The calculation used to determine poverty in 1989 had to do with the ability to provide food, clothing and shelter. Today the definition includes much more than that. What we have done is allowed the definition to float in a way which tends to increase the numbers to levels which nobody but nobody believes.
I believe that Canadians have actually become desensitized to what poverty really is in Canada. It has become so inflated that we have lost our focus on what real poverty is. StatsCanada and the LICO are talking about relative poverty, not real poverty.
It is about time that we understood what the level of real poverty in Canada is so that we can focus our attention and make sure that our limited resources are focused on those who are really living in poverty, and there are many people in Canada who are living in real poverty.
In 1989 the House unanimously passed a resolution to seek to achieve the objective of eliminating child poverty in Canada. “Seek to achieve” basically means to do something, to try. It does not mean to eliminate child poverty.
Members will be interested to know that that particular event was not as momentous as they would think.

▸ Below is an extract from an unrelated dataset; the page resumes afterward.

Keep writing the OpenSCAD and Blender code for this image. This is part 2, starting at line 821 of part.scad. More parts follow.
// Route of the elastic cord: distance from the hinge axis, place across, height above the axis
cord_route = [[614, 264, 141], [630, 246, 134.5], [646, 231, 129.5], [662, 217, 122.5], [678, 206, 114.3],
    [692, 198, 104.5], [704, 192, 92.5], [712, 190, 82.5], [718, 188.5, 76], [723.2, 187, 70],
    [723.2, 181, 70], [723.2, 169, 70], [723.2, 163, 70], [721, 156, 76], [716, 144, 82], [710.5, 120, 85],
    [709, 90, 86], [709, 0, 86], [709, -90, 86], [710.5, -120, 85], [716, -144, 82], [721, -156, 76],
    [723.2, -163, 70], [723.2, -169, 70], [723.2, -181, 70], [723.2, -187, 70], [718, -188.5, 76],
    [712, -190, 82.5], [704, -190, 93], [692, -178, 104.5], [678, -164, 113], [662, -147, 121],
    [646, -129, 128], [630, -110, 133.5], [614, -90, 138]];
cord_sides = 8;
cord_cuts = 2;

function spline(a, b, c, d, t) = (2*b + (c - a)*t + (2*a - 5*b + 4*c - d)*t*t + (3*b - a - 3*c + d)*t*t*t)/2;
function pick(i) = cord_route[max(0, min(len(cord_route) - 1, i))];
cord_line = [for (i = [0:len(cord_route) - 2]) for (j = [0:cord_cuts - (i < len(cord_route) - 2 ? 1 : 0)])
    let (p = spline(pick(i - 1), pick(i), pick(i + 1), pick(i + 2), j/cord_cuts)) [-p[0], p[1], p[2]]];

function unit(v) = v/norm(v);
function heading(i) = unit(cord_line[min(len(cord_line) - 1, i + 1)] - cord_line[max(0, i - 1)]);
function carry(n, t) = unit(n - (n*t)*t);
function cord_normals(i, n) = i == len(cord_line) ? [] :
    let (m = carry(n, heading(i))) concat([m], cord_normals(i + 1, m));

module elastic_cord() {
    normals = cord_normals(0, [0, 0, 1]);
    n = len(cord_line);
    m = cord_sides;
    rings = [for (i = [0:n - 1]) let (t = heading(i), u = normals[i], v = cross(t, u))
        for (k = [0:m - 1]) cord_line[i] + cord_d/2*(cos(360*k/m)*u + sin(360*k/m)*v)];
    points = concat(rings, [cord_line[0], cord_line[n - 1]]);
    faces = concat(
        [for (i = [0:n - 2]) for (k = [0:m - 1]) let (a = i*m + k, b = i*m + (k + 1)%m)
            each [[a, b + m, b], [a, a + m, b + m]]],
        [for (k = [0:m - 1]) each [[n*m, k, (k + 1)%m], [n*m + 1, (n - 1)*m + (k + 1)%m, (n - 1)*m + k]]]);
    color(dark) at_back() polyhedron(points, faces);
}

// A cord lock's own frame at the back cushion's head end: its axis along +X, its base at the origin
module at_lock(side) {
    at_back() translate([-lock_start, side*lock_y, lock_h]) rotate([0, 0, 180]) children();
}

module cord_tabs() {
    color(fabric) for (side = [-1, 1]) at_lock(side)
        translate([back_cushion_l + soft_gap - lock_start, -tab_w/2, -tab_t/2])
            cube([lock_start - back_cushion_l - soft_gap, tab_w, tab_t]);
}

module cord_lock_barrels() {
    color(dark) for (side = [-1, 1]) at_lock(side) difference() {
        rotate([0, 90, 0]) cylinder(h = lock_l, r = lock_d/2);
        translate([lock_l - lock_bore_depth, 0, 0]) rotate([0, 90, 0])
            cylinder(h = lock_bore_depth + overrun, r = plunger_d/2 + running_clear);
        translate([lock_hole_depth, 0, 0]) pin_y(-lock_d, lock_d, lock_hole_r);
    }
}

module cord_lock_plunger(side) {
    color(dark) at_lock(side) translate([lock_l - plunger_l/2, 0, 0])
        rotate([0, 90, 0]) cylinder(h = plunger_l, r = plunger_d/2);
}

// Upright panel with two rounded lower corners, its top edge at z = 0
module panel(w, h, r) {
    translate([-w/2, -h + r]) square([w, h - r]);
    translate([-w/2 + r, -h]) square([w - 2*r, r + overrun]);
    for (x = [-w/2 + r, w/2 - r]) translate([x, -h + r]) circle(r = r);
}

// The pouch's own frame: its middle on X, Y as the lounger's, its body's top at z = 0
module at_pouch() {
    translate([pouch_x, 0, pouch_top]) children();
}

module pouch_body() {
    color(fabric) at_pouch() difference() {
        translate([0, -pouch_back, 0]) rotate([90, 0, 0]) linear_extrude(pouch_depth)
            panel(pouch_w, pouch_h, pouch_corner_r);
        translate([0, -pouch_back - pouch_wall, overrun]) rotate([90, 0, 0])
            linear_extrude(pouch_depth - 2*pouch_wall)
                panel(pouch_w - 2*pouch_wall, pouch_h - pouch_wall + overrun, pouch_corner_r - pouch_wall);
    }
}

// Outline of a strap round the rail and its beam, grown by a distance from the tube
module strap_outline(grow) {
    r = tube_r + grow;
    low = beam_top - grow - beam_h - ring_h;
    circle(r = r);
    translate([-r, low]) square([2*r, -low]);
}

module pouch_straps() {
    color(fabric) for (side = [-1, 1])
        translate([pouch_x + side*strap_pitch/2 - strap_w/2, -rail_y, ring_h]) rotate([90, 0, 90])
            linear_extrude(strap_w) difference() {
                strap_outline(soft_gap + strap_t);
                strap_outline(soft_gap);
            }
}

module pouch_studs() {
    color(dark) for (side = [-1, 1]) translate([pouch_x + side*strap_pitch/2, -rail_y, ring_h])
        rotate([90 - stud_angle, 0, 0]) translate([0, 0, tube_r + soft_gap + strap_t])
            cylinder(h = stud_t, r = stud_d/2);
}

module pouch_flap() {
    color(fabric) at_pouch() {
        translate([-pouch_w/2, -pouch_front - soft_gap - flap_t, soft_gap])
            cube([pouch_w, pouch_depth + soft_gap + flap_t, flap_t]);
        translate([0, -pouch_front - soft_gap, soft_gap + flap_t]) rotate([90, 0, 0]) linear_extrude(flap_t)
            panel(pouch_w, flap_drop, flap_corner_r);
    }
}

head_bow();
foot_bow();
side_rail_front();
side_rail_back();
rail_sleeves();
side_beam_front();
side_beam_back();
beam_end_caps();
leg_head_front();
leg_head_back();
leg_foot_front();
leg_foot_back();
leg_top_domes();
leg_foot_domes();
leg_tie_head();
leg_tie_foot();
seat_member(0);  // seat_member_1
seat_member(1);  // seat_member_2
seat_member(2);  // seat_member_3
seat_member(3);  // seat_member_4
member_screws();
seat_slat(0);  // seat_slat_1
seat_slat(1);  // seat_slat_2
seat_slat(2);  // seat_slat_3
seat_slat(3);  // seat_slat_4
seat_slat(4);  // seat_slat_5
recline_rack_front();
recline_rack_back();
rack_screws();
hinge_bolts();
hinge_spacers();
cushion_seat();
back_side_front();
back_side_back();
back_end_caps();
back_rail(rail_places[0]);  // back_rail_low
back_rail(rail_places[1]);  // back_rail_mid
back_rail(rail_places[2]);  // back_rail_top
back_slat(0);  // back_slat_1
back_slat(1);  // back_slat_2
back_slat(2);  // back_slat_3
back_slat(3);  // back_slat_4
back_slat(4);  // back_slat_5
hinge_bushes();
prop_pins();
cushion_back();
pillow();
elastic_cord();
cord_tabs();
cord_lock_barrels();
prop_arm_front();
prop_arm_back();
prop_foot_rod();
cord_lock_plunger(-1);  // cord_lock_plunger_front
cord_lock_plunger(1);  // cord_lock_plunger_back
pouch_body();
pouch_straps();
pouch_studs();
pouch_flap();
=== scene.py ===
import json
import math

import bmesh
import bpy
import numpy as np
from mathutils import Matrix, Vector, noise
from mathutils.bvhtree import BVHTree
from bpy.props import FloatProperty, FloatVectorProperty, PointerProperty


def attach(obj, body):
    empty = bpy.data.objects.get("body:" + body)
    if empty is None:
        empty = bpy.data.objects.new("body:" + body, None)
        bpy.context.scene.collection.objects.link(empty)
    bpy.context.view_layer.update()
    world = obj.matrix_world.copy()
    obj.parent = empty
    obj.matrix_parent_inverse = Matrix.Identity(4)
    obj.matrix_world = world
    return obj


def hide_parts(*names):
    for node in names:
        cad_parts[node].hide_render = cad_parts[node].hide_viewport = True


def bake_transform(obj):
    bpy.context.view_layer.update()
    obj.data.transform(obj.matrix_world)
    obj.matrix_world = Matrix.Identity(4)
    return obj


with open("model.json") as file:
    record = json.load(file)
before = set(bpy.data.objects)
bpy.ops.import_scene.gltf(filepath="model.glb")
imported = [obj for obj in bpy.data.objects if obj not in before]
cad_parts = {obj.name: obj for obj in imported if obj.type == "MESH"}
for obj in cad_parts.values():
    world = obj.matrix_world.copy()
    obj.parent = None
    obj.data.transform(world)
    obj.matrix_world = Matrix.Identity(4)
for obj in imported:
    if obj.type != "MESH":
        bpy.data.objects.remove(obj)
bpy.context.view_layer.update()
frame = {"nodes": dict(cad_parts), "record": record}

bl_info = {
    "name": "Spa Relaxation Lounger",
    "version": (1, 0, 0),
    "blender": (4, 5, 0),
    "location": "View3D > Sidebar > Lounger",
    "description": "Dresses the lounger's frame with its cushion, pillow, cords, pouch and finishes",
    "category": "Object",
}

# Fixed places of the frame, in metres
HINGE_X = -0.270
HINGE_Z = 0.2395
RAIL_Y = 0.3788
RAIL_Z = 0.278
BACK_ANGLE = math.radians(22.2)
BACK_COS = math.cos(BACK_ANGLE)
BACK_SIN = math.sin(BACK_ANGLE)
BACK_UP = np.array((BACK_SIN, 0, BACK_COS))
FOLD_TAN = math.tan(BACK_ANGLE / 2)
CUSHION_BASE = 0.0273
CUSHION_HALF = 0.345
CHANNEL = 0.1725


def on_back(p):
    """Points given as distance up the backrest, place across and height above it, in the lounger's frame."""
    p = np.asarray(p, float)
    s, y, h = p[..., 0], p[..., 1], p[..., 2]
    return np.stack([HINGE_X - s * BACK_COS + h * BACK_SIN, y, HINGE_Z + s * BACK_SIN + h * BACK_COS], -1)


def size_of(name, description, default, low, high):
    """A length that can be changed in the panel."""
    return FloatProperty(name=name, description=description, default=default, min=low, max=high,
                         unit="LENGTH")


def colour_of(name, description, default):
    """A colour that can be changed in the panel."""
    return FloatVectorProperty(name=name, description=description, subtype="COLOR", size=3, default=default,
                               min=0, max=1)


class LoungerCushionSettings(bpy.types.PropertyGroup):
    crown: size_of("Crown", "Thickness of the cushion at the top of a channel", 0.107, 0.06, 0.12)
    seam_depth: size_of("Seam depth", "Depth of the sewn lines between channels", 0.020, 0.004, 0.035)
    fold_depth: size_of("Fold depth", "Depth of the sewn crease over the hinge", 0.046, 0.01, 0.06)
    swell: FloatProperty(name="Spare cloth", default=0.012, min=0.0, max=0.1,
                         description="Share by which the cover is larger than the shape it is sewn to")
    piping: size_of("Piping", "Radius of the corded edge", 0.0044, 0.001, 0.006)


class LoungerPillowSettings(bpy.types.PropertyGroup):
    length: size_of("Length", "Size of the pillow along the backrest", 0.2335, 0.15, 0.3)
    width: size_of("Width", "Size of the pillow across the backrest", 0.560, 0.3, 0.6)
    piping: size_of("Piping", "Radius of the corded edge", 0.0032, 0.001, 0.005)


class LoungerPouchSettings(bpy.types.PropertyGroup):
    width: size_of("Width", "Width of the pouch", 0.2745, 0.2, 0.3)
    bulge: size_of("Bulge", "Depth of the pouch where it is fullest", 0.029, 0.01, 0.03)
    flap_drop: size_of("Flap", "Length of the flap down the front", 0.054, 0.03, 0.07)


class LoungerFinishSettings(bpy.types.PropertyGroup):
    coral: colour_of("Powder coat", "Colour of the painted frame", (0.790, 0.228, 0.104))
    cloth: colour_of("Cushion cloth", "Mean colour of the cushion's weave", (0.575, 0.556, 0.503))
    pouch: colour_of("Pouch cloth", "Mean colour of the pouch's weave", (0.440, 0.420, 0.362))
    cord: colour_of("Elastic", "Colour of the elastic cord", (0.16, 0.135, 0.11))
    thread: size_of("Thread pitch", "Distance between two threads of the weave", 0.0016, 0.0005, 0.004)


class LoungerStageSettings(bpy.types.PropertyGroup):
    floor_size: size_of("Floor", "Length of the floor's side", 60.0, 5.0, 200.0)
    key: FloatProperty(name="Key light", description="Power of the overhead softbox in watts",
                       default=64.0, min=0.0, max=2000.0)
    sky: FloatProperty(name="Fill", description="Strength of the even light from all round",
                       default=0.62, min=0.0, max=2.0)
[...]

The motion of that day was made by Ed Broadbent on the very last day that he served as a member of parliament in the House of Commons. It was a Friday. There were four hours of debate only and most of that debate concentrated on tributes to Ed Broadbent. There was very little actually said about the real issue of poverty, except about references to the third world and children starving to death.
The discussion and the debate then, if members would check Hansard , was clearly not the discussion of poverty that we think it was. In fact, with 10 minutes to go in the debate before the House adjourned, the then secretary of state for youth, Jean Charest, entered the House huffing and puffing and said “Mr. Speaker, considering the exceptional circumstances today”, referring to Mr. Broadbent's resignation from the House, “and pursuant to discussions that we had before the debate, I move that the motion be passed unanimously”. Hansard then recorded some hon. members saying yes and the House adjourned. That was it.
The House did not actually have a serious debate about poverty, except for one speaker, to whom I want to give credit, and that was Perrin Beatty, the current chair of the CBC. Perrin Beatty spoke very eloquently in the House about the changing nature of the family and the reasons that was contributing to this whole problem of child poverty.
Poverty in our case today is somehow determined to be a measure of income. It is not just a measure of income, it is a measure of resources. That means income and assets, plus the value of social benefits and services that are available to Canadians so they are able to live in dignity, to have food, clothing, shelter and the basic necessities of life. Those are the things we should be measuring.
If we look at the root causes of people living in poverty in Canada we will see that a lot of seniors are on that list. A lot of seniors are on that list because they did not have the opportunity to provide adequately for their retirement income. Their income levels on their tax returns show them to be below some artificial low income cut-off.
There are immigration problems. Many immigrants, in particular the refugees who come to Canada, are unable to assimilate and to care for themselves as well as they should. They are also on this list.
Then there are the mentally and the physically disabled, those who are unable to care for themselves.
This is not something which we can simply pass a resolution on and then eliminate. It is a fact of life, which means that the social values of Canadians should be: How are we going to protect and care for the physically and the mentally disabled, those who are not able to care for themselves? That is a separate issue in the whole complex dynamic of poverty.
How about the youth? There are tens of thousand of youth floating around this country. If we look at the condition of today's Canadian youth we have to ask ourselves: Why is it that about 25% of Canadian youth drop out of high school? How is it possible for a high school dropout to even think of fully participating in the opportunities of Canada? To opt out of high school is to sit on the curb and watch the parade go by. This is an important aspect of poverty.
Again though, as members will notice, that falls under provincial jurisdiction. Federal issues are involved, municipal issues are involved, and there are also Canadian issues. If we are going to deal with poverty, we have to get Canadians on side as well. There has to be a minimal expectation that all Canadians will act in good faith and will work hard to get themselves out of the situation. Those are the things that we have to do.
Drug and alcohol abuse and addiction are very significant contributors to poverty in Canada. There are people who have illnesses and we are not providing services to help them.
That is part of the situation. It is mostly a provincial issue, but we as a federal government have to support serving Canadians with those health care needs. That is why we have a social union agreement. That is part of the agenda.
The single largest contributor to child poverty in Canada has to do with the breakdown of the Canadian family. Twelve per cent of all Canadian families are lone-parent families. They account for 46% of all children living in poverty. Almost half of the poverty situation we are talking about today has to do with the breakdown of the family.
Why does the family break down? It is a very complex area. It has to do with domestic violence. It has to do with substance abuse. It has to do with the lack of a job. It has to do with adultery. It has to do with a lot of things.
Let us not deal with poverty as a linear problem that has linear solutions. We have to deal with poverty as a complex problem, requiring a multiplicity of solutions that we can all support at all levels of government and embrace all Canadians to be part of the solution, not part of the problem.